Page 4 - Seeking answers? Join the Tom's Hardware community: where nearly two million members share solutions and discuss the latest tech.
Status
Not open for further replies.


Can you give links where amd themselves saying the software will be open source? AFAIK amd only talks about the software are open for anyone that interested including nvidia but so far there is no evidence that i can see that Mantle will be open source. Being open to use does not equal the said software being open source.
 
What's this stuff you gamers keep getting your hopes up with gaming OSs? Low level API does not mean they are opening specifications to their hardware, they are not open sourcing their drivers(weren't they already opensourced for amd? Don't remember..), any way it would be unpractical to write a whole new general OS that would run on every PC. An "os" for custom hardware, maybe, but you already get that with your PS4 or xbox or steambox or what not. So does anyone know if they released any documentation yet?
 


They're still writing it... its still in the "theoretically it should be better" phase.
 


Ahhh, but it is cross hardware. You just use the drivers to compile your code. AMD's new GPUs are fully C/C++ capable. As long as your GPU supports C/C++, you just have your code compiled. Which is done at run-time for Mantle.

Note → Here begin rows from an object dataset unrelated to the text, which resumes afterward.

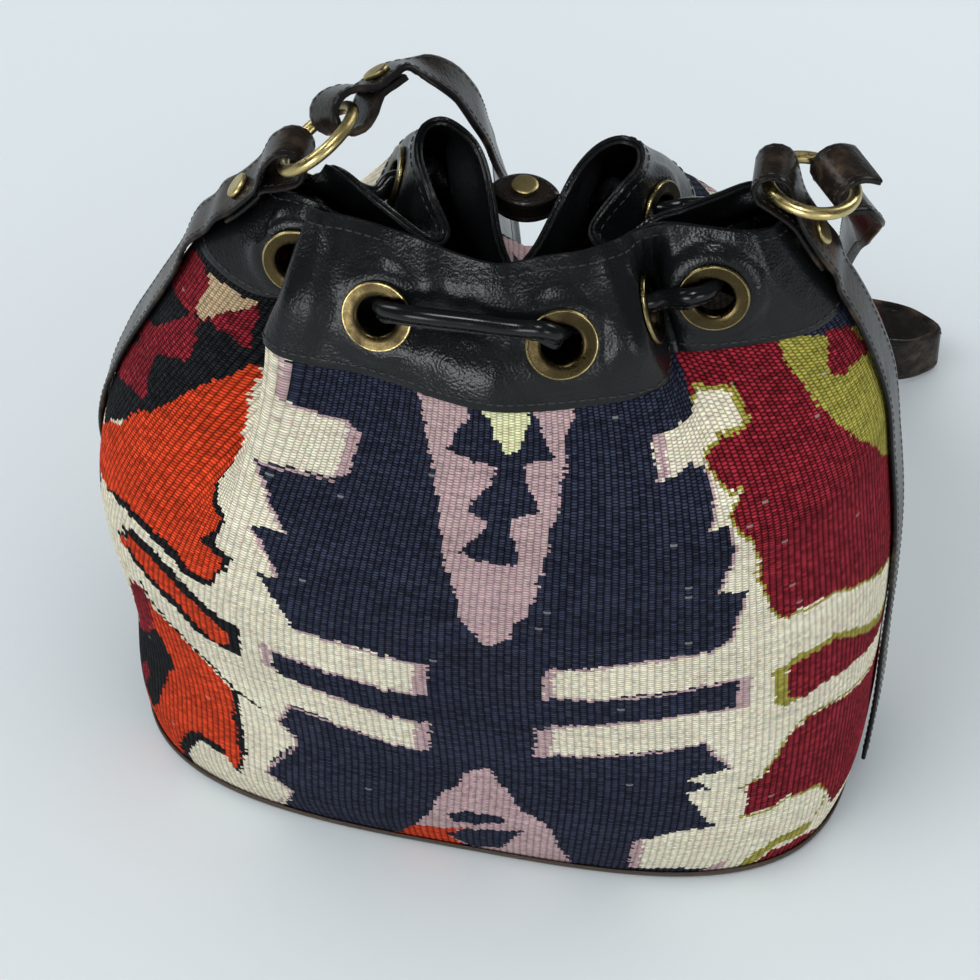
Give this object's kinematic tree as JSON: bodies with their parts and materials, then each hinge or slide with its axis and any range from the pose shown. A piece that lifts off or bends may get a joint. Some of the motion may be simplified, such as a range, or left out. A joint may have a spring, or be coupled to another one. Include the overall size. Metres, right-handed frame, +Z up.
{
  "type": "kilim drawstring shoulder bag",
  "caption": "Flat-woven wool shoulder bag with a gathered leather collar, brass eyelets, a leather drawstring, and a strap on ring ends.",
  "frame": {"origin": "on the floor plane under the middle of the bag's base", "axes": "+Z up, the front of the bag towards -Y, the bag's left side as seen from the front towards -X"},
  "size_m": [0.2969, 0.3076, 0.3071],
  "materials": {
    "wool": "flat-woven wool in navy, cream, mauve, brick, crimson and olive",
    "black_leather": "fine-grained black leather with a soft sheen",
    "lining_leather": "matt black leather",
    "brown_leather": "dark brown leather, worn",
    "strap_leather": "dark brown leather with black edges",
    "cord_leather": "rolled black leather",
    "slider_leather": "brown-black leather",
    "brass": "antique brass, rubbed bright on the high spots"
  },
  "bodies": {
    "bag": {"kilim_front": "wool", "kilim_back": "wool", "base_panel": "brown_leather", "collar": "black_leather", "collar_lining": "lining_leather", "eyelet_01": "brass", "eyelet_02": "brass", "eyelet_03": "brass", "eyelet_04": "brass", "eyelet_05": "brass", "eyelet_06": "brass", "eyelet_07": "brass", "eyelet_08": "brass", "eyelet_09": "brass", "eyelet_10": "brass", "eyelet_11": "brass", "eyelet_12": "brass", "drawstring": "cord_leather", "cord_slider": "slider_leather", "slider_rivet": "brass", "side_strap_left": "strap_leather", "side_strap_right": "strap_leather", "side_strap_rivet_left": "brass", "side_strap_rivet_right": "brass", "shoulder_strap": "strap_leather", "shoulder_strap_rivet": "brass"},
    "left_ring": {"ring_left": "brass"},
    "right_ring": {"ring_right": "brass"}
  },
  "joints": [
    {"name": "ring_left_spin", "type": "hinge", "parent": "bag", "child": "left_ring", "pos_m": [-0.0742, -0.0151, 0.29], "axis": [-0.6816, 0.1704, 0.7116], "continuous": true},
    {"name": "ring_right_spin", "type": "hinge", "parent": "bag", "child": "right_ring", "pos_m": [0.0925, -0.007, 0.2875], "axis": [0.1304, 0.1304, 0.9829], "continuous": true}
  ]
}
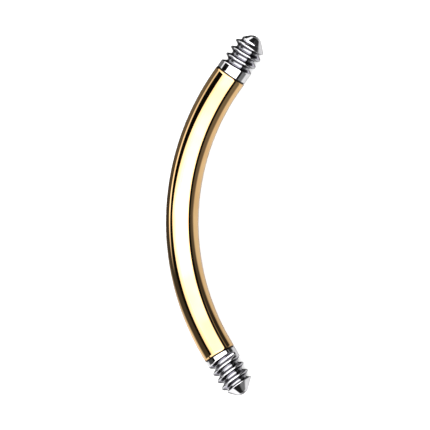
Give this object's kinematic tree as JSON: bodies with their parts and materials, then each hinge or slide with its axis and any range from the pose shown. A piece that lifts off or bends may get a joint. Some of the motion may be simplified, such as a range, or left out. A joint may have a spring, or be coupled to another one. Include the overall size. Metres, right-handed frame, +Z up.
{
  "type": "curved barbell post",
  "caption": "Curved barbell post for a piercing: a polished gold-coated rod bent to a shallow arc, with a bare steel collar, coarse screw thread and rounded nose at each end.",
  "frame": {"origin": "on the ground, under the middle of the box that the part fills as it lies on its side", "axes": "+X along the line between the two ends of the gold coat, +Y towards the outer side of the bend, +Z up, square to the plane of the bend"},
  "size_m": [0.0132, 0.0034, 0.0012],
  "materials": {
    "bare_steel": "turned, threaded and bright polished bare steel",
    "gold": "mirror-polished pale gold coat with fine lengthwise polishing marks"
  },
  "bodies": {
    "root": {"threaded_bar": "bare_steel", "gold_coat": "gold"}
  },
  "joints": []
}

It's not the translation that's expensive, it's the system call itself. Crazy expensive. The average current game does a maximum of about 3,000 calls per second, your best PC game that has been highly optimized and has very intelligent programmers who have a lot of experience with GPUs may get 10,000 draws per second. Mantle will get you about 100,000 draws per second.

That also ignores the scaling Mantle brings. It is relatively simple to add an extra video card and double your performance in compute loads.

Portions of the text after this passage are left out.